New on the bookshelf:
Local author scoops win
More awards for Cambridge-based writers: this time it’s the turn of Cressida Downing, who scooped the inaugural Lindisfarne Prize for Debut Crime Fiction with The Roll Bearer’s Daughter, set on Holy Island at the turn of the 15th century. The prize was launched by fellow crime author LJ Ross, to celebrate the North East and encourage new talent. Cressida, who lives in Cambridge with husband John and two children, won £2,500 cash plus free editorial and mentoring from Cheshire Cat Books.
The Everest Files
If your house is home to young adventurers, keep a look-out for the audiobooks from Cambridge-based Everest summiter Matt Dickinson.

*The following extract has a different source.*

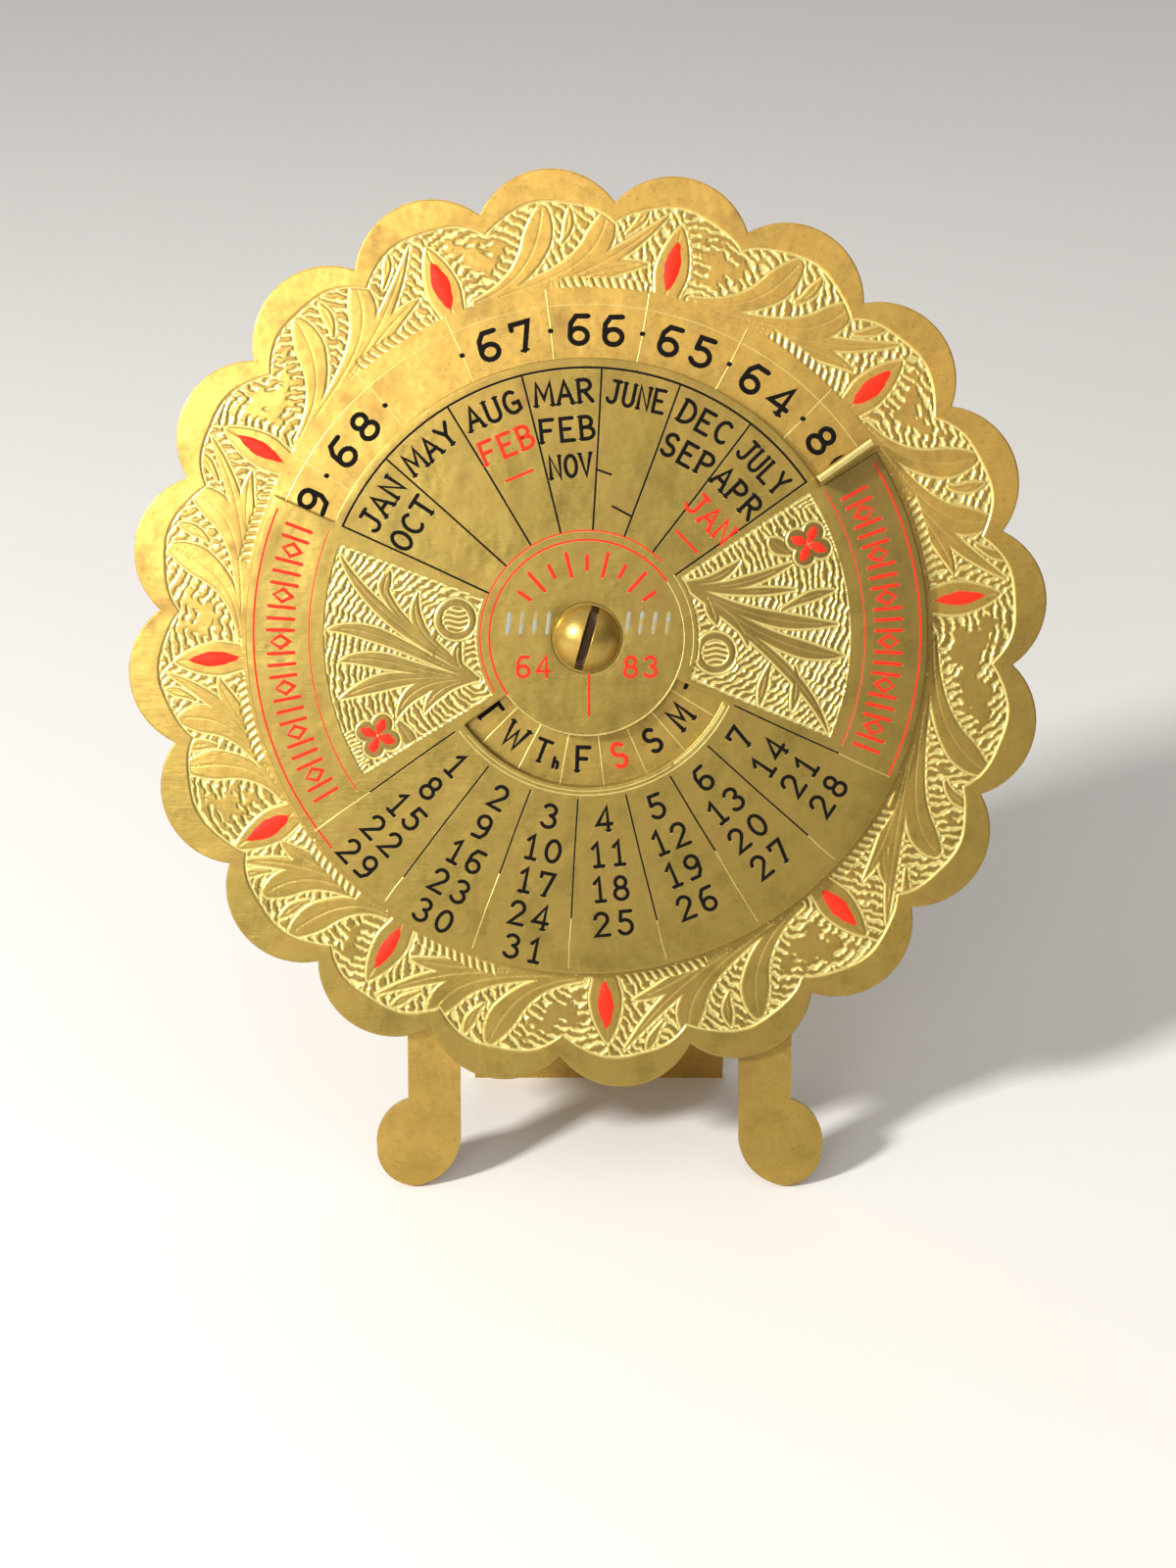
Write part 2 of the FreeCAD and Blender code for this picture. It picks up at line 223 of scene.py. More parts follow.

His young-adult trilogy follows 18-year-old Ryan Hart’s adventures on the world’s highest peaks, and is based on Dickinson’s own expeditions to the mountain; in 1996 he summited Everest via its treacherous North Face, alongside actor Brian Blessed. Blessed said that these books “bring the mountain to life in a fresh and wonderful way. I urge all lovers of adventure to read it!”
Where the Hornbeam Grows
Also out in hardback is the beautiful Where the Hornbeam Grows, by local author Beth Lynch, who has recently returned to Cambridge after spending seven years living
in Switzerland. Beth’s book captures the process of making herself feel at home overseas by tending and growing a garden. Described as “subtle and moving” by acclaimed nature writer Robert Macfarlane, this is a beautifully told memoir about loss, love, and finding one’s place in the world.